Over the past couple of years Oikos has published a bunch of really thoughtful and interesting papers on the use of maximum entropy (‘MaxEnt’) in ecology; see the special feature in the April 2010 issue and references therein.
The debate over MaxEnt, both in Oikos and in other journals, has mostly been about the advantages and pitfalls of using MaxEnt as a conservative statistical inference technique. Given certain information about a system (‘constraints’), what is the most we can infer about other features of the system without making additional implicit or explicit assumptions? MaxEnt is a way to answer this question.
I don’t have much to add to this debate myself. Instead, I wanted to call ecologists’ attention to some very deep and novel ideas about MaxEnt from evolutionary biologist Steven Frank. In focusing on MaxEnt as a technique for conservative statistical inference, ecologists may be neglecting some related but equally important conceptual issues.
One idea of Frank’s is that species abundance distributions (and presumably other macroscopic statistical patterns in ecology and evolution) look the way they do not because of any particular ecological mechanism, or even because they have to be consistent with certain known constraints, but because of their natural measurement scale (Frank 2011). From this perspective, MaxEnt is a way of figuring out what the species abundance distribution should look like just based on our choice of measurement scale (and on the mere fact that it’s a statistical aggregation). It’s only deviations from this expectation that require any special ecological explanation.
A second idea of Frank’s is that there’s a deep analogy between scientific measurement, and evolution by natural selection (Frank 2008). Natural phenomena can be viewed as containing an intrinsic amount of ‘information’. Measurement is a way of extracting this information and transferring it to our data. Analogously, differential survival and reproduction of individuals with different phenotypes can be viewed as a way for a population to ”measure’ information about the environment and transfer it to the population, resulting in adaptive evolution (adaptive change in allele frequencies). Remarkably, it turns out this rather vague-sounding analogy can actually be made extremely precise. Frank shows that, if you maximize the amount of Fisher information about the environment captured by changes in allele frequencies, you obtain…(wait for it)…Fisher’s Fundamental Theorem of Natural Selection (!) In other words, selection maximizes what an evolving population ‘learns’ about the environment in which it is evolving. Frank’s paper includes a forthright discussion of whether this is merely some kind of formal coincidence, or whether it indicates a deep and not-yet-fully understood link between natural selection and information theory (a link ironically not recognized by Fisher himself, even though he was a central figure in the development of both evolutionary theory and information theory).

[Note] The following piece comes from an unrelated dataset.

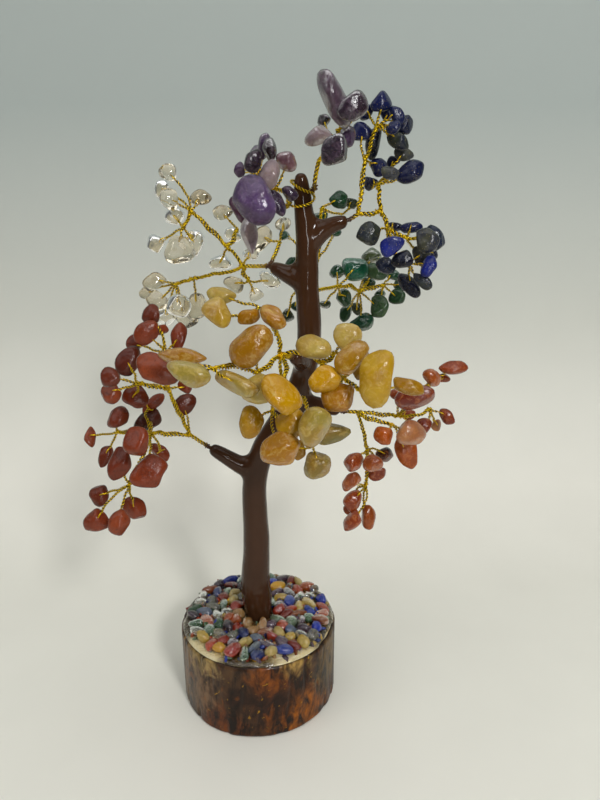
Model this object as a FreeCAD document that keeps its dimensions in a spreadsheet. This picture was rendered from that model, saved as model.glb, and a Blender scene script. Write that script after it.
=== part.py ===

I’ve been wondering if this second idea might not have some direct implications for recent applications of MaxEnt in ecology. Bill Shipley has argued that MaxEnt is a way to infer species abundances along environmental gradients (e.g., Shipley 2010 Oikos). The idea is essentially the same as Frank’s: different species have different demography due to differences in their phenotypic traits, so that different species are best adapted to different environments. Information about species’ traits (e.g., mean trait values of the species found in different environments) can thus be used to infer their abundances. But Shipley says that the way to infer species’ abundances from information about species’ traits is to find the species abundances that maximize a measure of entropy called Shannon entropy (=Shannon information), conditional on the observed trait information. But in light of Frank’s work, I wonder if we shouldn’t be maximizing a different measure of entropy (Fisher information) instead. Perhaps the measure of entropy that you should maximize depends on whether you’re merely using MaxEnt as a tool to make statistically-conservative inferences, or whether you’re using it because you want to detect a signal of selection. Or maybe I’m confused here because I haven’t yet fully wrapped my head around some very deep ideas. Hopefully some commentators will chime in.
UPDATE: here is a nice blog post on natural selection and information from a physicist. UPDATE #2: Nice comment thread going on this post, which helps to clarify some of Frank’s ideas, and indicates that the tentative contrast I drew between Fisher and Shannon information is a little misplaced.